Task to complete: Output the material below in full, exactly as it is.

:: Data excerpt ::

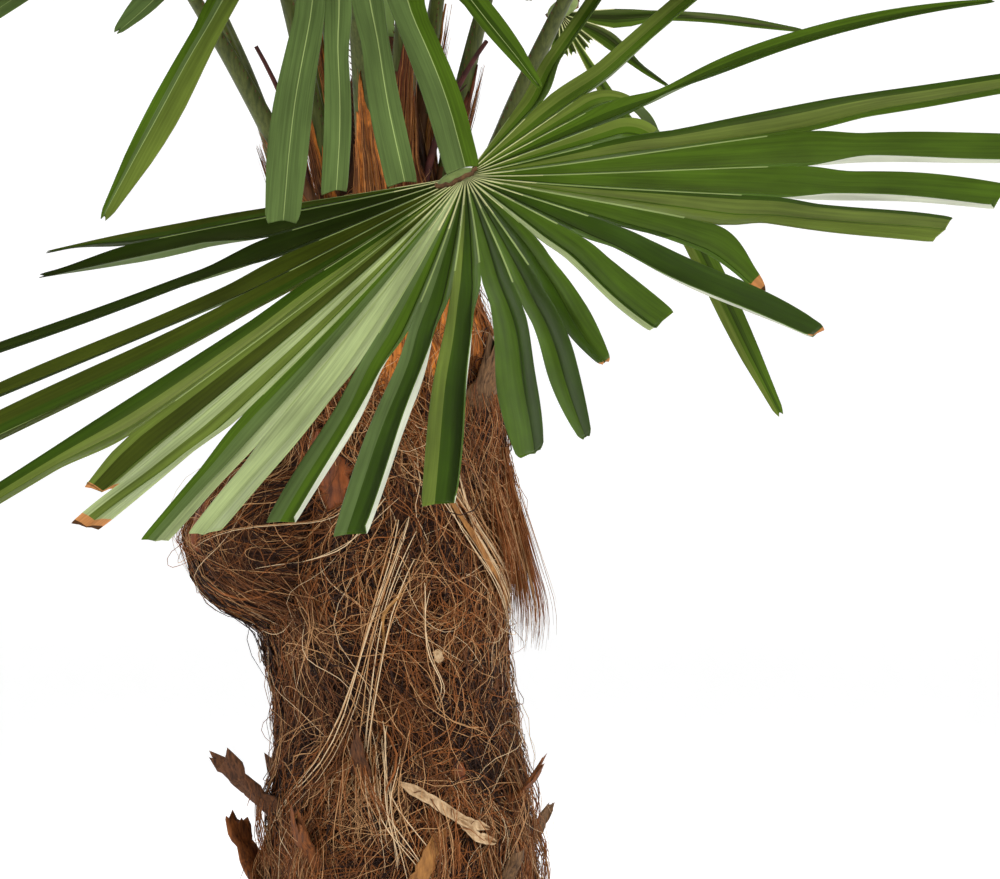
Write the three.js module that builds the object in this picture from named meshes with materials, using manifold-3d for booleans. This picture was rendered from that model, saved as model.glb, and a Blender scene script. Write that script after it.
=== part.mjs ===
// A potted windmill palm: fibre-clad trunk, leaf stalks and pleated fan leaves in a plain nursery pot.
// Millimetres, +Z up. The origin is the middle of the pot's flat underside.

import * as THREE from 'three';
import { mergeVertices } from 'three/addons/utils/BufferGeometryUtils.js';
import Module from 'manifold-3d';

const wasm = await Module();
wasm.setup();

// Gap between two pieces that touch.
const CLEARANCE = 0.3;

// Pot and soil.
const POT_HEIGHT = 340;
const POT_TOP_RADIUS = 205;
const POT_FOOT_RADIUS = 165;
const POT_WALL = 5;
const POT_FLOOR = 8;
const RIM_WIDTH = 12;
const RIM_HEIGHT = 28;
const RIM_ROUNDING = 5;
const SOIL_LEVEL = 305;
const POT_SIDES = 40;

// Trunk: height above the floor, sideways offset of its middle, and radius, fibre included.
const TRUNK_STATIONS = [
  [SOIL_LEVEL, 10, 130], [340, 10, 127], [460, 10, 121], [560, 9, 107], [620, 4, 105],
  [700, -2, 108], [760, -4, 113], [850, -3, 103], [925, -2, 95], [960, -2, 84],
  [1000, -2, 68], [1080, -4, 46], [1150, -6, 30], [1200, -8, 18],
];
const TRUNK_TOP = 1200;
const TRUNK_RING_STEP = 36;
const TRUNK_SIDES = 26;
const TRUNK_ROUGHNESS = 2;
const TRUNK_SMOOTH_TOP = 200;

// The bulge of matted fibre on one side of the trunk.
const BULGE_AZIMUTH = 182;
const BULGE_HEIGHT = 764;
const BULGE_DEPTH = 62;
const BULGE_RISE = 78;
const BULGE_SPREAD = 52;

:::

Worked answer:
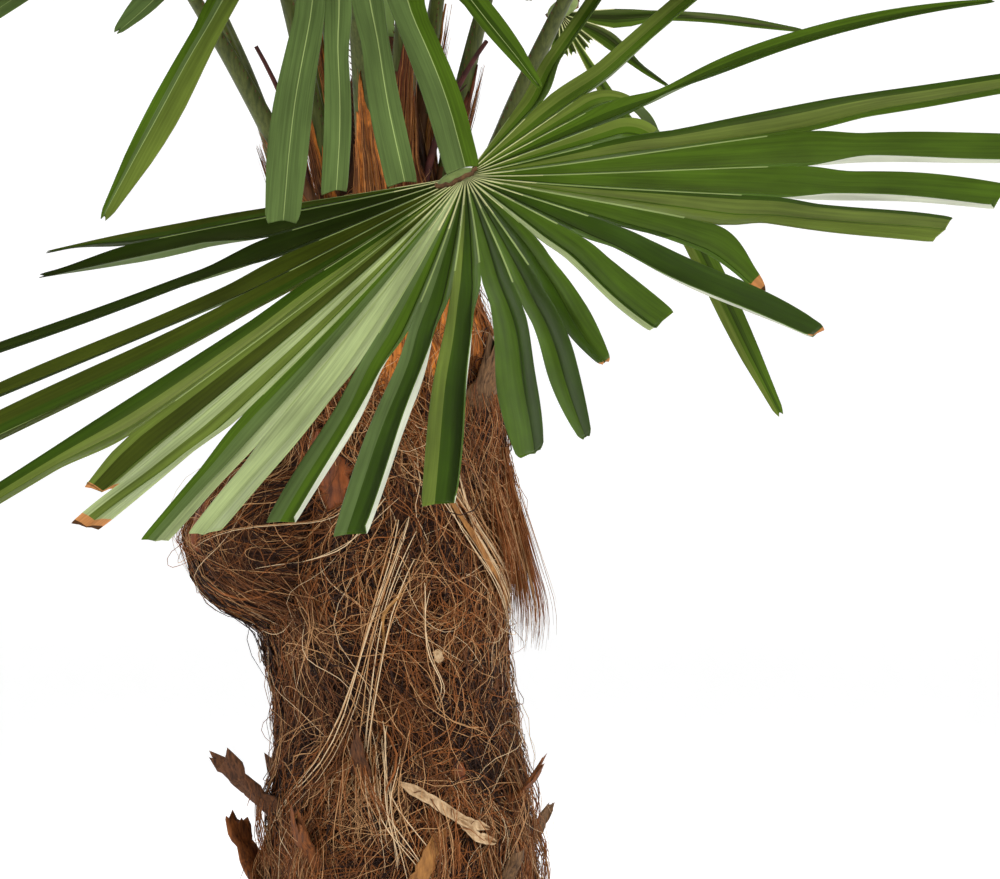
Write the three.js module that builds the object in this picture from named meshes with materials, using manifold-3d for booleans. This picture was rendered from that model, saved as model.glb, and a Blender scene script. Write that script after it.
=== part.mjs ===
// A potted windmill palm: fibre-clad trunk, leaf stalks and pleated fan leaves in a plain nursery pot.
// Millimetres, +Z up. The origin is the middle of the pot's flat underside.

import * as THREE from 'three';
import { mergeVertices } from 'three/addons/utils/BufferGeometryUtils.js';
import Module from 'manifold-3d';

const wasm = await Module();
wasm.setup();

// Gap between two pieces that touch.
const CLEARANCE = 0.3;

// Pot and soil.
const POT_HEIGHT = 340;
const POT_TOP_RADIUS = 205;
const POT_FOOT_RADIUS = 165;
const POT_WALL = 5;
const POT_FLOOR = 8;
const RIM_WIDTH = 12;
const RIM_HEIGHT = 28;
const RIM_ROUNDING = 5;
const SOIL_LEVEL = 305;
const POT_SIDES = 40;

// Trunk: height above the floor, sideways offset of its middle, and radius, fibre included.
const TRUNK_STATIONS = [
  [SOIL_LEVEL, 10, 130], [340, 10, 127], [460, 10, 121], [560, 9, 107], [620, 4, 105],
  [700, -2, 108], [760, -4, 113], [850, -3, 103], [925, -2, 95], [960, -2, 84],
  [1000, -2, 68], [1080, -4, 46], [1150, -6, 30], [1200, -8, 18],
];
const TRUNK_TOP = 1200;
const TRUNK_RING_STEP = 36;
const TRUNK_SIDES = 26;
const TRUNK_ROUGHNESS = 2;
const TRUNK_SMOOTH_TOP = 200;

// The bulge of matted fibre on one side of the trunk.
const BULGE_AZIMUTH = 182;
const BULGE_HEIGHT = 764;
const BULGE_DEPTH = 62;
const BULGE_RISE = 78;
const BULGE_SPREAD = 52;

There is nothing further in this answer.